The ORF5 gene of both variants of MERS CoV in this study was truncated and fused with the E protein. The effect of these variations on the virus could not be predicted because the function of the ORF5 gene is not well understood. However, Scobey et al. found that the effect of ORF5 deletions on the viral replication is minimal, but deletion of the whole ORF5 gene significantly enhances S protein expression [26]. More investigations are required to determine the effects of the ORF5 mutant in these two variants.

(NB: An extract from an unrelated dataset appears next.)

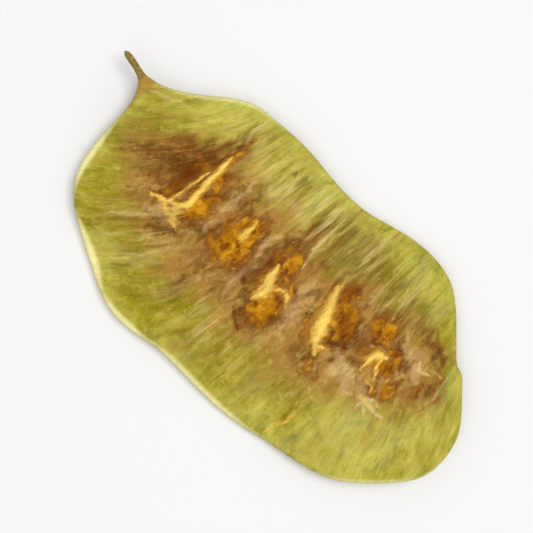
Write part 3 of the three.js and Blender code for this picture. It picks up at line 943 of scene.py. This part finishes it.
def raise_relief(mesh, sheet, settings):
    """Moves the skin for the crests, the cross fibres and the dried creases. Gives back the creases."""
    straw = 0.45 * drawn(sheet.fine, tapered(STRAW_LINES), sharpness=1.6)
    swollen = 0.8 * drawn(sheet.fine, tapered(SWOLLEN_LINES), sharpness=2.4)
    crests = np.maximum(drawn(sheet.fine, CREST_LINES, sharpness=1.3) + straw, swollen)
    under_crests = 0.5 * drawn(sheet.fine, seed_crests(), sharpness=1.3)
    clefts = drawn(sheet.fine, tapered(DARK_LINES), sharpness=1.8)
    ribs = waves(sheet.fibres, *RIB_NOISE)
    folds = waves(sheet.fibres, *FOLD_NOISE, octaves=4)
    creased = creases(sheet.swirled, *CREASE_NOISE)
    # The green sheet is mostly ribbed, and the brown band mostly creased
    band = banded(sheet.spots, soft=3.0)
    wrinkles = 0.9 * folds + (1.1 - 0.6 * band) * ribs + (0.15 + 0.75 * band) * creased
    relief = settings.wrinkle_height * wrinkles - settings.cleft_depth * clefts
    relief += settings.crest_height * np.where(sheet.upper, crests, under_crests)
    relief *= smoothstep(sheet.edge, *RELIEF_FADE)
    places = read(mesh, "co")
    places[:, 2] += np.where(sheet.upper, relief, -relief)
    places[:, 2] = np.clip(places[:, 2], 0, HIGHEST * CAD_BOX[1][2])
    move(mesh, places)
    return creased


def stain_skin(mesh, sheet, creased):
    """Stores the masks of the stains, crests, fibres and rim on the mesh."""
    fine, ragged, loose, edge = sheet.fine, sheet.ragged, sheet.loose, sheet.edge
    along = sheet.spots[:, 0]
    inside = smoothstep(edge, *STAIN_FADE)
    well_inside = smoothstep(edge, *STRAND_FADE)
    dark = np.maximum(stained(ragged, RUST_STAINS), drawn(fine, tapered(DARK_LINES)))
    # Painted shadow: each crest line moved a little to one side and laid on in the darkest red
    crest_shadow = 0.85 * drawn(fine + np.array(CREST_SHADOW_SHIFT), CREST_LINES)
    crest = drawn(fine, widened(CREST_LINES, CREST_SPREAD), sharpness=1.7)
    under_crest = 0.8 * drawn(fine, seed_crests(), sharpness=1.6)
    glow = drawn(fine, widened(CREST_LINES, GLOW_SPREAD), sharpness=1.5)
    pale_edge = 0.55 * np.exp(-((edge / PALE_WIDTH) ** 2))
    # The rim's cream is broadest on the lower left, where it is painted highlight
    cream = stained(sheet.spots, CREAM_RIM_FIELDS, sharpness=2.5)
    rim = np.exp(-((edge / (RIM_WIDTH + CREAM_WIDTH * cream)) ** 3))
    fields = {
        # The creases' heights, which the skin also uses to paint shade into the band
        "crease": creased,
        "band": banded(loose, soft=4.0) * inside,
        "umber": stained(loose, UMBER_STAINS) * inside,
        "mauve": drawn(loose, tapered(MAUVE_LINES)) * inside,
        "orange": stained(ragged, ORANGE_STAINS, sharpness=1.8) * inside,
        # Dark red stains and clefts, with the painted shadow beside the crests
        "rust_and_shade": np.maximum(dark, crest_shadow) * inside,
        "glow": glow * np.where(sheet.upper, 1.0, 0.6),
        "crest": np.where(sheet.upper, crest, under_crest),
        "straw": drawn(fine, tapered(STRAW_LINES)) * np.where(sheet.upper, 1.0, 0.4),
        "bright": drawn(fine, loose_fibres(*BRIGHT_FIBRES)) * well_inside,
        "dull": drawn(fine, loose_fibres(*DULL_FIBRES)) * well_inside,
        "pale": np.maximum(stained(loose, PALE_FIELDS), pale_edge),
        "drab": stained(loose, DRAB_FIELDS),
        "streaky": stained(loose, STREAKY_FIELDS) * inside,
        "seam": np.exp(-((edge / SEAM_WIDTH) ** 2)),
        "joint": 1 - smoothstep(along, *JOINT_FADE),
        "stem": 1 - smoothstep(along, *STEM_FADE),
        "rim": rim * (0.35 + 0.65 * cream),
    }
    for name, values in fields.items():
        store(mesh, name, values)
    flow = mesh.attributes.new("flow", "FLOAT_VECTOR", "POINT")
    places = np.column_stack([sheet.fibres, read(mesh, "co")[:, 2] / MM])
    flow.data.foreach_set("vector", places.astype(np.float32).ravel())


class OBJECT_OT_senna_pod(bpy.types.Operator):
    """Dress the pod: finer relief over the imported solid, then its stained skin"""

    bl_idname = "object.senna_pod"
    bl_label = "Senna pod"

    def execute(self, context):
        settings = context.scene.senna_pod
        pod, outline = finer_copy(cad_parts["senna_pod"], "pod", settings.levels)
        mesh = pod.data
        slim_stalk(mesh)
        sheet = Sheet(mesh, outline)
        creased = raise_relief(mesh, sheet, settings)
        stain_skin(mesh, sheet, creased)
        mesh.materials.append(pod_skin(settings))
        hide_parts("senna_pod")
        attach(pod, "root")
        return {"FINISHED"}


class OBJECT_OT_senna_stage(bpy.types.Operator):
    """Set the floor, the soft light and the camera"""

    bl_idname = "object.senna_stage"
    bl_label = "Stage"

    def execute(self, context):
        settings = context.scene.senna_stage
        bpy.ops.object.select_all(action="DESELECT")
        bpy.ops.mesh.primitive_plane_add(size=FLOOR_SIDE, location=(0, 0, -FLOOR_DROP))
        floor = context.object
        floor.name = "floor"
        floor.data.materials.append(plain_floor(settings))

        turn = settings.view_turn
        right = Vector((math.cos(turn), math.sin(turn), 0))
        up = Vector((-math.sin(turn), math.cos(turn), 0))
        for name, (across, along, above), side, share in LIGHTS:
            direction = right * across + up * along + Vector((0, 0, above))
            self.soft_light(name, direction, side, share * settings.key_power)

        world = bpy.data.worlds.new("soft_room")
        world.use_nodes = True
        background = world.node_tree.nodes["Background"]
        background.inputs["Color"].default_value = ROOM_COLOUR
        background.inputs["Strength"].default_value = settings.fill
        context.scene.world = world

        distance = settings.view_height * settings.lens / FILM_WIDTH
        bpy.ops.object.camera_add(location=AIM + Vector((0, 0, distance)), rotation=(0, 0, turn))
        camera = context.object
        camera.data.lens = settings.lens
        camera.data.sensor_width = FILM_WIDTH
        camera.data.clip_start = 0.01
        context.scene.camera = camera
        context.scene.view_settings.view_transform = "Standard"
        return {"FINISHED"}

    def soft_light(self, name, direction, side, power):
        """A square light off in a direction from the aim, turned to it."""
        place = AIM + direction.normalized() * LIGHT_DISTANCE
        turn = (AIM - place).to_track_quat("-Z", "Y").to_euler()
        bpy.ops.object.light_add(type="AREA", location=place, rotation=turn)
        light = bpy.context.object
        light.name = name
        light.data.shape = "SQUARE"
        light.data.size = side
        light.data.energy = power


class VIEW3D_PT_senna_pod(bpy.types.Panel):
    """Settings and buttons in the 3D view's sidebar"""

    bl_label = "Senna Pod"
    bl_space_type = "VIEW_3D"
    bl_region_type = "UI"
    bl_category = "Senna Pod"

    def draw(self, context):
        for settings, operator in (
            (context.scene.senna_pod, OBJECT_OT_senna_pod),
            (context.scene.senna_stage, OBJECT_OT_senna_stage),
        ):
            box = self.layout.box()
            for name in settings.__annotations__:
                box.prop(settings, name)
            box.operator(operator.bl_idname)


CLASSES = (
    SennaPodSettings,
    SennaStageSettings,
    OBJECT_OT_senna_pod,
    OBJECT_OT_senna_stage,
    VIEW3D_PT_senna_pod,
)


def register():
    for item in CLASSES:
        bpy.utils.register_class(item)
    bpy.types.Scene.senna_pod = bpy.props.PointerProperty(type=SennaPodSettings)
    bpy.types.Scene.senna_stage = bpy.props.PointerProperty(type=SennaStageSettings)


def unregister():
    del bpy.types.Scene.senna_stage
    del bpy.types.Scene.senna_pod
    for item in reversed(CLASSES):
        bpy.utils.unregister_class(item)


def main():
    register()
    bpy.ops.object.senna_pod()
    bpy.ops.object.senna_stage()


if __name__ == "__main__":
    main()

Intragenomic sequence deletions have been found in some coronavirus [27, 28]. It has been proposed that this occurs by a copy-choice or template-strand-switching mechanism [29]. One important condition is for there to be a specific leader sequence flanked by the deletion region and a stem-loop structure [30]. Leader sequences corresponding to the UCUAAAC sequence of murine hepatitis virus (MHV) or the CUUAACA sequence of infectious bronchitis virus (IBV) were not found in MERS CoV in this study. Maori et al. have found that inverted repeats facilitate looping out of the middle genomic sequences during RNA replication, resulted in a defective RNA genome [31]. An RNA secondary structure predicted using the RNAfold webserver [13] suggested that the inverted repeat sequence contains long complementary sequences at each end and forms a strong stem-loop structure in the deletion region (Fig. 2C). The deleted sequence was closely adjoined, characterized by a 14-bp nearly complete inverted repeat sequence consisting of 27131-GTCATACACACCAA-27144 and 27527-TTGGTGTGTATGGC-27540, which would result in RNA replicase jumping from one segment to another distant segment. Whether this feature is linked to RNA intramolecular recombination remains to be investigated.

Wild-type MERS CoV and two variants were isolated for the first time from a patient who had traveled from Korea to China. Genomic sequencing revealed 414-bp and 419-bp deletions between ORF5 and the E protein that would result in partial fusion or truncation of these proteins. Whether this finding is a special case or not needs to be investigated by sequencing more samples. Based on previous studies of E protein localization [2325, 32, 33], we conclude that the two variants might affect virus packaging, which could result in the attenuation of virulence and therefore be relevant for studies related to vaccine development, pathogenesis and viral evolution.